begin ENTRIES SUPPLIED

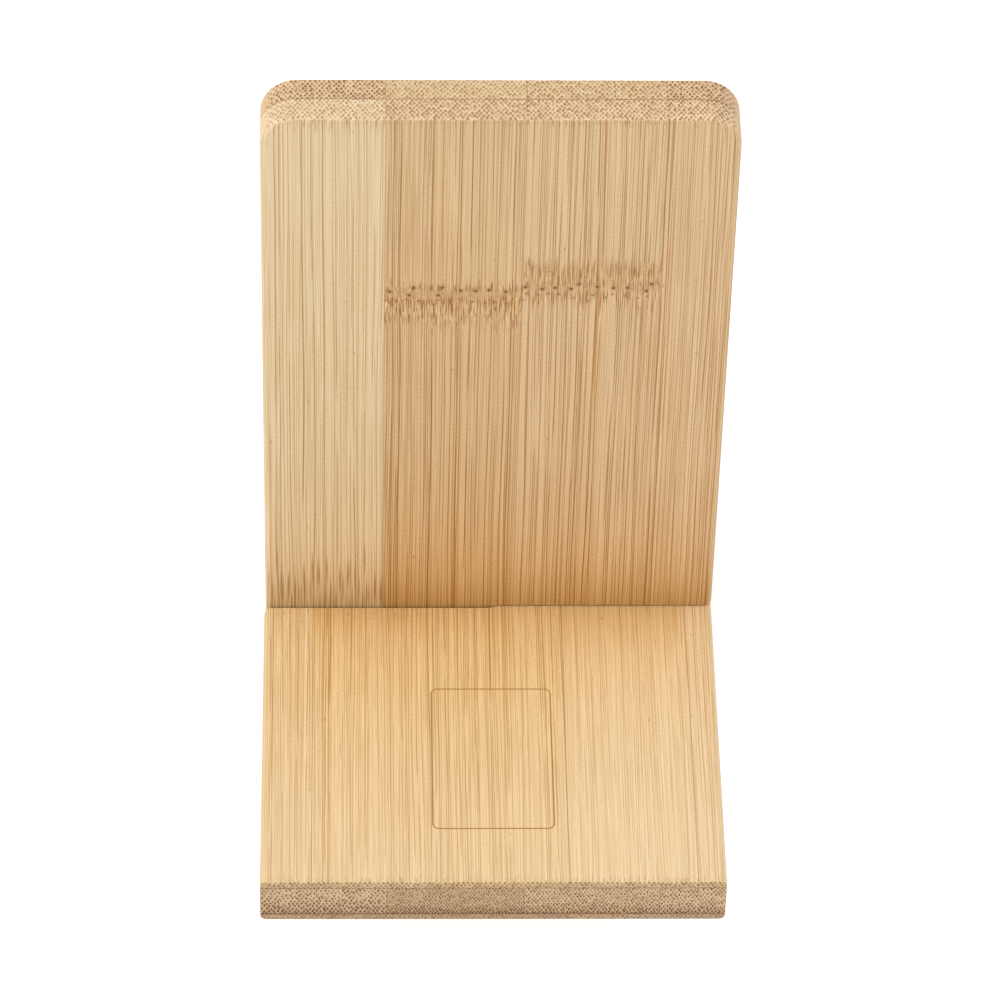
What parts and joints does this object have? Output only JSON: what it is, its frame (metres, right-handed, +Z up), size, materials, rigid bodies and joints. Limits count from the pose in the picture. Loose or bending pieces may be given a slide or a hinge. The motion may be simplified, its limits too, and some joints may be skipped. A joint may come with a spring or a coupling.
{
  "type": "phone holder",
  "caption": "Bamboo phone holder: a tall back plate and a tilted base plate, glued up from strips, slide into each other by side slots and stand as a leaning cross.",
  "frame": {"origin": "centre of the holder's box, on the ground that it stands on", "axes": "+Z up, -Y towards the person who looks at the phone, +X to that person's right"},
  "size_m": [0.075, 0.115, 0.1332],
  "materials": {
    "back_front_bamboo": "satin bamboo, long grain, the front ply of the back plate",
    "back_rear_bamboo": "satin bamboo, long grain, the rear ply of the back plate",
    "base_top_bamboo": "satin bamboo, long grain, the top face ply of the base plate",
    "base_core_bamboo": "satin bamboo, end grain at the plate's ends, the core ply of the base plate",
    "base_bottom_bamboo": "satin bamboo, long grain, the bottom face ply of the base plate"
  },
  "bodies": {
    "base_plate": {"base_top_strip_1_front": "base_top_bamboo", "base_top_strip_1_rear": "base_top_bamboo", "base_top_strip_2_front": "base_top_bamboo", "base_top_strip_2_rear": "base_top_bamboo", "base_top_strip_3": "base_top_bamboo", "base_top_strip_4": "base_top_bamboo", "base_top_strip_5": "base_top_bamboo", "base_core_strip_1_front": "base_core_bamboo", "base_core_strip_1_rear": "base_core_bamboo", "base_core_strip_2": "base_core_bamboo", "base_core_strip_3": "base_core_bamboo", "base_core_strip_4": "base_core_bamboo", "base_bottom_strip_1_front": "base_bottom_bamboo", "base_bottom_strip_1_rear": "base_bottom_bamboo", "base_bottom_strip_2_front": "base_bottom_bamboo", "base_bottom_strip_2_rear": "base_bottom_bamboo", "base_bottom_strip_3": "base_bottom_bamboo", "base_bottom_strip_4": "base_bottom_bamboo", "base_bottom_strip_5": "base_bottom_bamboo"},
    "back_plate": {"back_front_strip_1": "back_front_bamboo", "back_front_strip_2": "back_front_bamboo", "back_front_strip_3_lower": "back_front_bamboo", "back_front_strip_3_upper": "back_front_bamboo", "back_front_strip_4_lower": "back_front_bamboo", "back_front_strip_4_upper": "back_front_bamboo", "back_rear_strip_1": "back_rear_bamboo", "back_rear_strip_2": "back_rear_bamboo", "back_rear_strip_3_lower": "back_rear_bamboo", "back_rear_strip_3_upper": "back_rear_bamboo", "back_rear_strip_4_lower": "back_rear_bamboo", "back_rear_strip_4_upper": "back_rear_bamboo"}
  },
  "joints": [
    {"name": "back_slides_out", "type": "slide", "parent": "base_plate", "child": "back_plate", "axis": [-1, 0, 0], "range_m": [0, 0.038]}
  ]
}
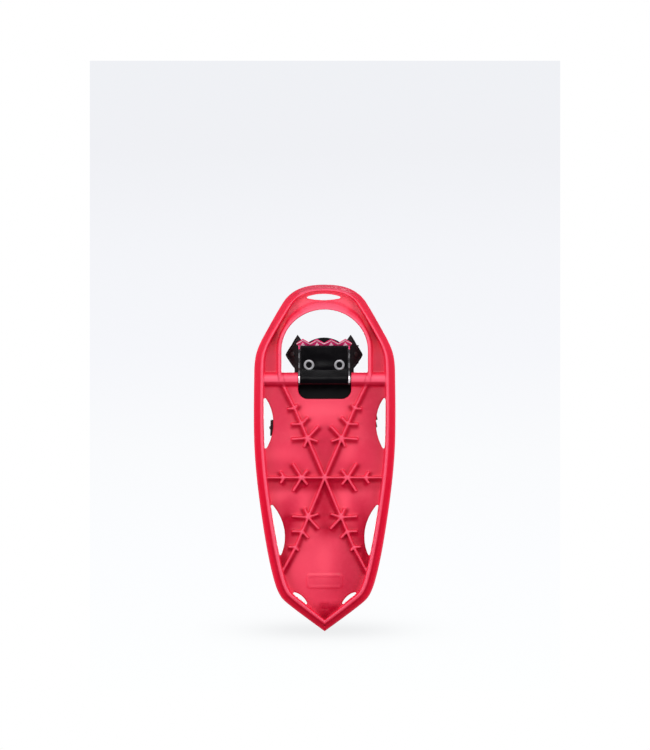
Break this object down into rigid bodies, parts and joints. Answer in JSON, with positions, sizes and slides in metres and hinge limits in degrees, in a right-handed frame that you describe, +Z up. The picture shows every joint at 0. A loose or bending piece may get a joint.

end ENTRIES SUPPLIED

> PROBLEM DETAILS:
Reproduce the material exactly, with every line intact.

> FULL ANSWER:
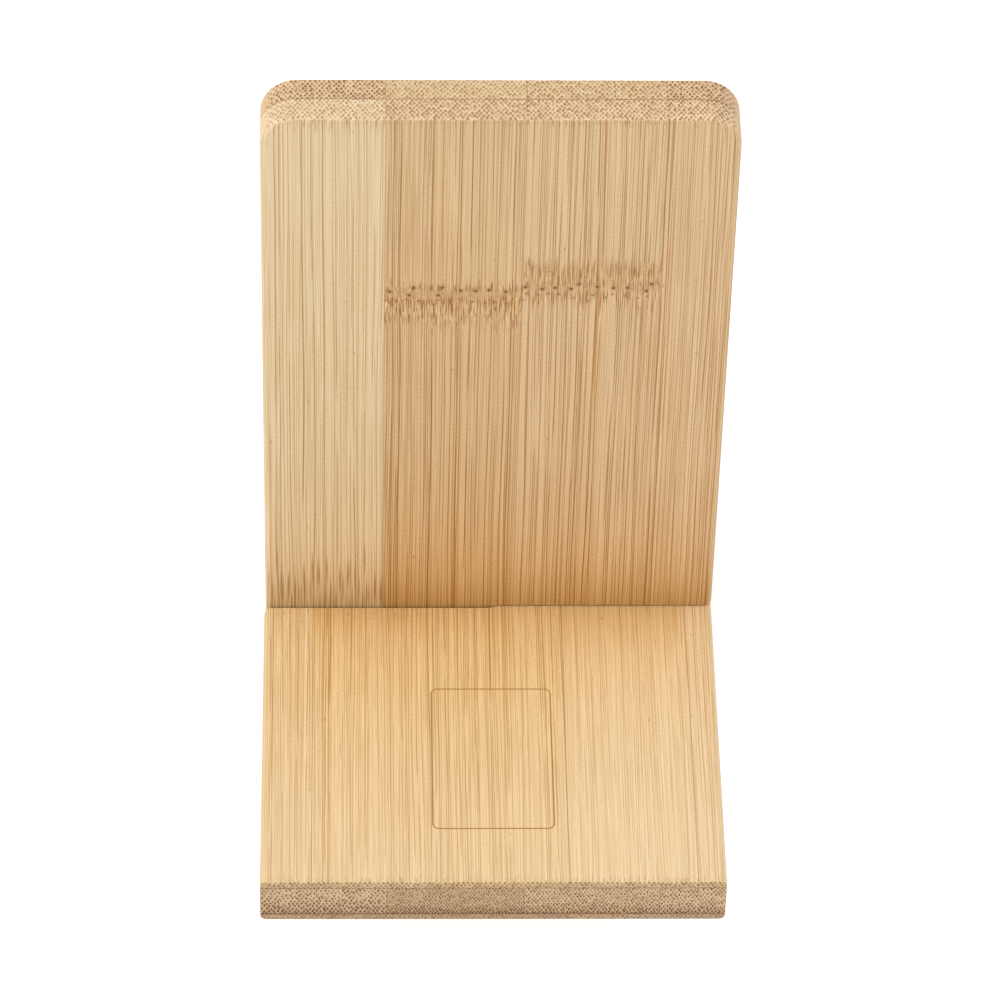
What parts and joints does this object have? Output only JSON: what it is, its frame (metres, right-handed, +Z up), size, materials, rigid bodies and joints. Limits count from the pose in the picture. Loose or bending pieces may be given a slide or a hinge. The motion may be simplified, its limits too, and some joints may be skipped. A joint may come with a spring or a coupling.
{
  "type": "phone holder",
  "caption": "Bamboo phone holder: a tall back plate and a tilted base plate, glued up from strips, slide into each other by side slots and stand as a leaning cross.",
  "frame": {"origin": "centre of the holder's box, on the ground that it stands on", "axes": "+Z up, -Y towards the person who looks at the phone, +X to that person's right"},
  "size_m": [0.075, 0.115, 0.1332],
  "materials": {
    "back_front_bamboo": "satin bamboo, long grain, the front ply of the back plate",
    "back_rear_bamboo": "satin bamboo, long grain, the rear ply of the back plate",
    "base_top_bamboo": "satin bamboo, long grain, the top face ply of the base plate",
    "base_core_bamboo": "satin bamboo, end grain at the plate's ends, the core ply of the base plate",
    "base_bottom_bamboo": "satin bamboo, long grain, the bottom face ply of the base plate"
  },
  "bodies": {
    "base_plate": {"base_top_strip_1_front": "base_top_bamboo", "base_top_strip_1_rear": "base_top_bamboo", "base_top_strip_2_front": "base_top_bamboo", "base_top_strip_2_rear": "base_top_bamboo", "base_top_strip_3": "base_top_bamboo", "base_top_strip_4": "base_top_bamboo", "base_top_strip_5": "base_top_bamboo", "base_core_strip_1_front": "base_core_bamboo", "base_core_strip_1_rear": "base_core_bamboo", "base_core_strip_2": "base_core_bamboo", "base_core_strip_3": "base_core_bamboo", "base_core_strip_4": "base_core_bamboo", "base_bottom_strip_1_front": "base_bottom_bamboo", "base_bottom_strip_1_rear": "base_bottom_bamboo", "base_bottom_strip_2_front": "base_bottom_bamboo", "base_bottom_strip_2_rear": "base_bottom_bamboo", "base_bottom_strip_3": "base_bottom_bamboo", "base_bottom_strip_4": "base_bottom_bamboo", "base_bottom_strip_5": "base_bottom_bamboo"},
    "back_plate": {"back_front_strip_1": "back_front_bamboo", "back_front_strip_2": "back_front_bamboo", "back_front_strip_3_lower": "back_front_bamboo", "back_front_strip_3_upper": "back_front_bamboo", "back_front_strip_4_lower": "back_front_bamboo", "back_front_strip_4_upper": "back_front_bamboo", "back_rear_strip_1": "back_rear_bamboo", "back_rear_strip_2": "back_rear_bamboo", "back_rear_strip_3_lower": "back_rear_bamboo", "back_rear_strip_3_upper": "back_rear_bamboo", "back_rear_strip_4_lower": "back_rear_bamboo", "back_rear_strip_4_upper": "back_rear_bamboo"}
  },
  "joints": [
    {"name": "back_slides_out", "type": "slide", "parent": "base_plate", "child": "back_plate", "axis": [-1, 0, 0], "range_m": [0, 0.038]}
  ]
}
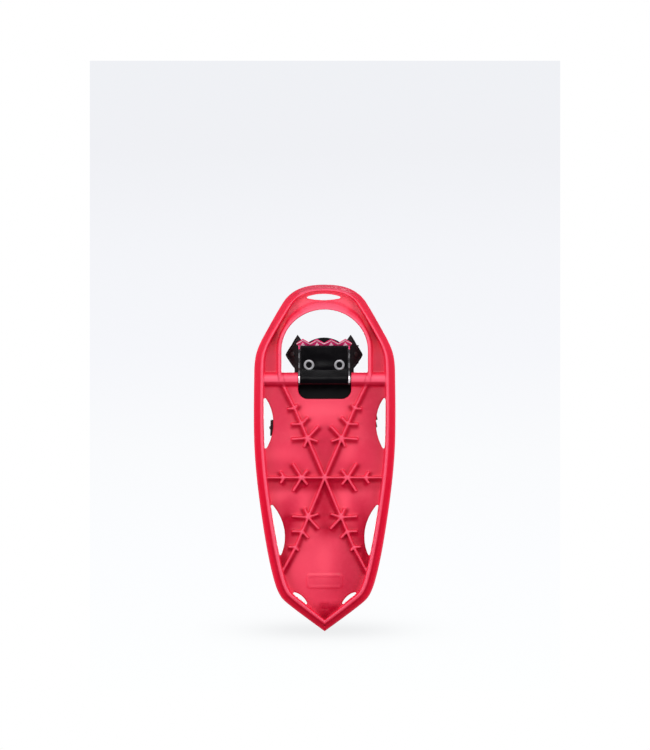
Break this object down into rigid bodies, parts and joints. Answer in JSON, with positions, sizes and slides in metres and hinge limits in degrees, in a right-handed frame that you describe, +Z up. The picture shows every joint at 0. A loose or bending piece may get a joint.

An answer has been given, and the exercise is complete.